A new British Museum exhibition opens this week and it’s already a guaranteed success. But that doesn’t mean it’s any good.

I went to the press view of the Egyptian Book Of The Dead and afterwards felt much the same as I do after every British Museum exhibition: overwhelmed and underimpressed. But I knew that all the big reviewers would give it a knee-jerk five stars – and sure, enough, before I’d even got home, the first suitably awestruck review was in. Meh.

So why was I so bored, and am I on my own with this? Well, the exhibits are undoubtedly important and fascinating – papyrus and artefacts taken from Egyptian tombs, many dating back more than 3,000 years, which together tell the story of the Egyptian belief in the afterlife. But, gawd, ain’t there a lot of it? And why does the exhibition space look so bloody boring?

 

The British Museum has an incredible talent at taking something potentially fascinating and kicking all the life out of it through stuffy, unimaginative presentation and a conviction that more is better – and getting away with it every time. 

At Book Of The Dead we get acres – and I really mean acres – of stuffy captions and endless cases containing aged papyrus covered in hieroglyphs, with only the odd gaudy mummy case by way of variation. After seeing the first room, I felt I’d seen it all and would have had a more enjoyable experience sitting down with a cup of a tea and reading a good book on the subject. But I still had another dozen rooms to trudge round. Exhibitions are meant to bring a topic to life, but this was deadening. And I was lucky enough to be there when it was relatively empty – for the average punter, it must be chaos.

I’m not sure I’m entirely out on my own here – on my way into the exhibition I bumped into a friend coming out, and he said much the same thing, as did Time Out Art on Twitter. But the British Museum’s methods clearly convince most of the reviewers and they certainly draw the crowds; these are, after all, two of the constituents museums most need to impress. 
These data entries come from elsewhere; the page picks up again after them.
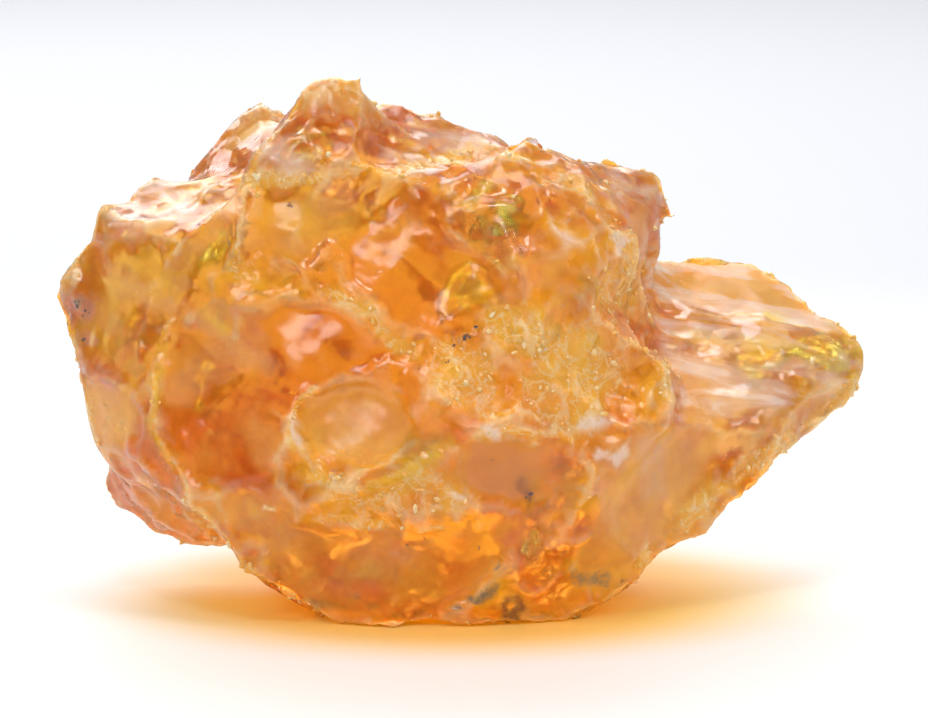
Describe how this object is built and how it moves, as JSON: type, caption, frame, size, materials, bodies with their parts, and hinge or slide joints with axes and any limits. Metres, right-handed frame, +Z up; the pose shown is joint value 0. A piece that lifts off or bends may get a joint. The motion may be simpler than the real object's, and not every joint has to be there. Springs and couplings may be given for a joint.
{
  "type": "raw amber piece",
  "caption": "Rough unpolished amber nugget with conchoidal breaks, a peaked top and a thin wing at one end, resting on a flat break.",
  "frame": {"origin": "middle of the footprint, on the flat break that the nugget rests on", "axes": "+X along the nugget towards its thin wing, +Z up, -Y out of its front"},
  "size_m": [0.048, 0.0244, 0.0315],
  "materials": {
    "amber": "broken resin, clear honey orange inside, pale and crumbly along the rims"
  },
  "bodies": {
    "root": {"amber_nugget": "amber"}
  },
  "joints": []
}
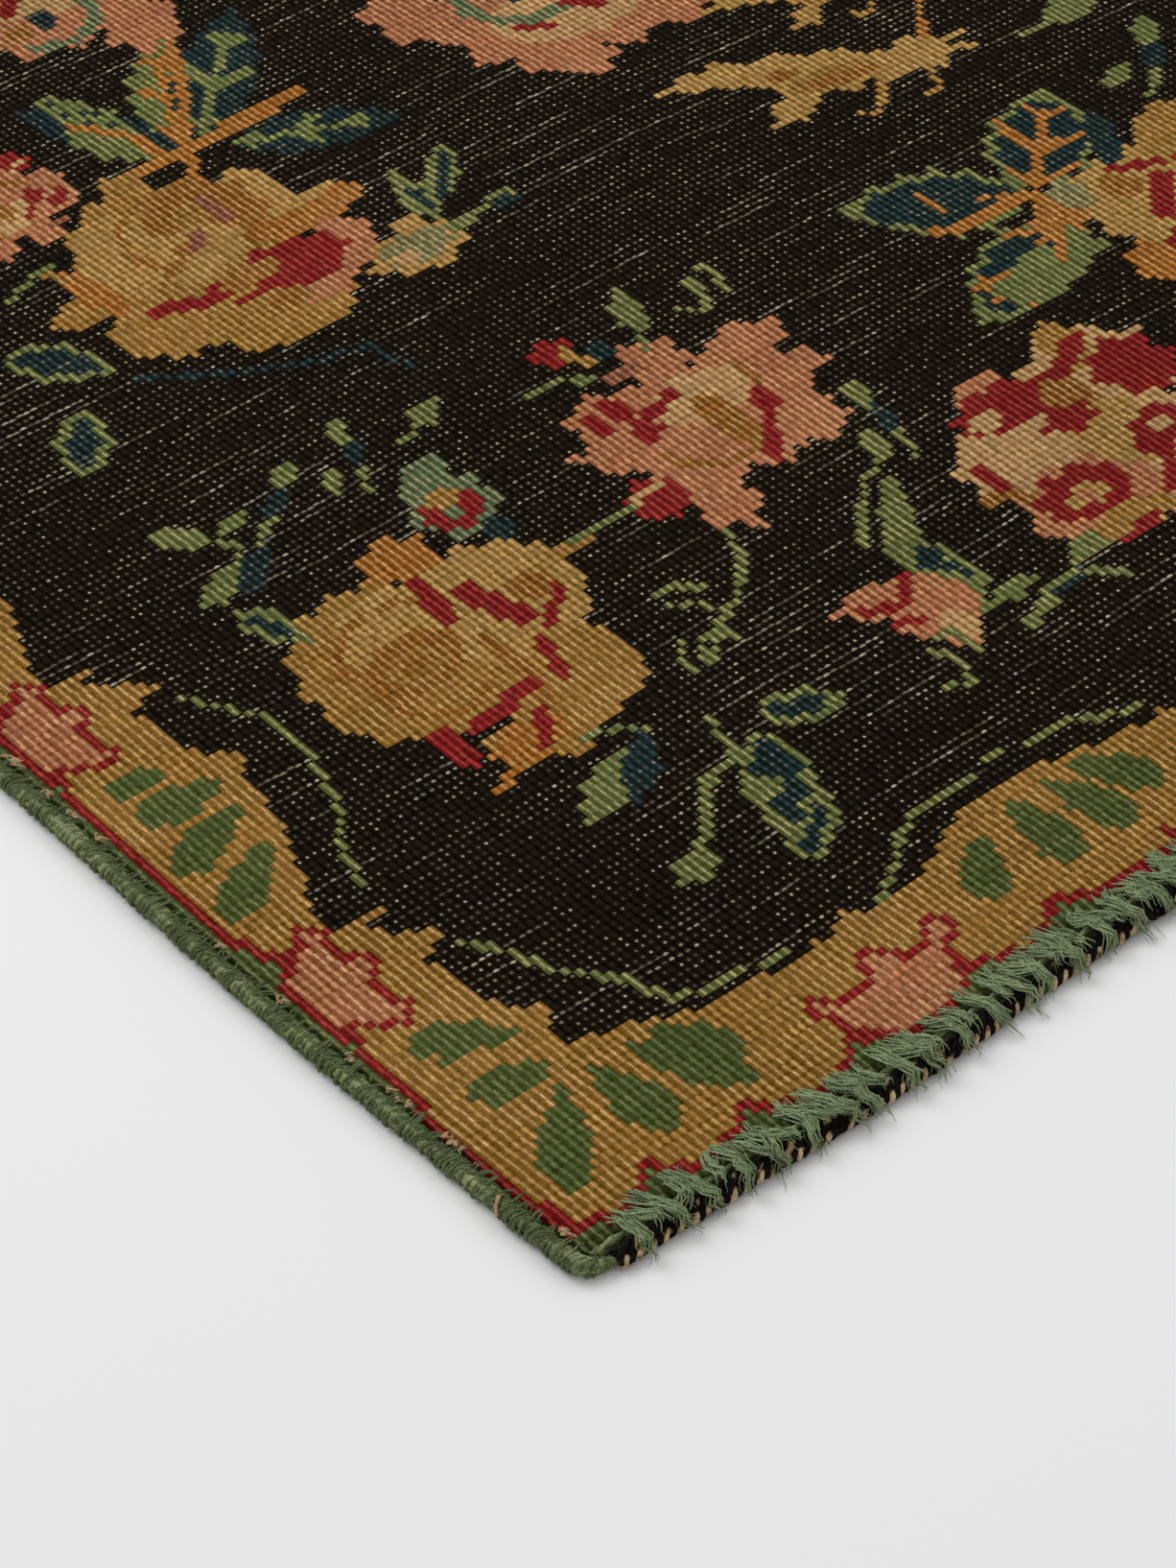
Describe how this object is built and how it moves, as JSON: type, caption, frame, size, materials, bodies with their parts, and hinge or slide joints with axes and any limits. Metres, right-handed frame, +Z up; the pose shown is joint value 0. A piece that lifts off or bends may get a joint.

As a lover of museums, though, I cannot help feel that the BM is doing the art of exhibitions a disservice. There is none of the thoughtful wit of the Imperial War Museum, or the layered smarts of the Wellcome Collection, or the sheer intellectual depth of the British Library, all three of whom have new exhibitions opening next week that will not get anything like the attention of the BM.

The British Museum make museum-going into something worthy rather than fun. My fear is that thousands of people will push through heaving crowds to see this exhibition drawn by fawning publicity and out of a sense of duty, before emerging battered and bored, vowing to never visit another museum until the next blockbuster rolls into town. That really would be a shame.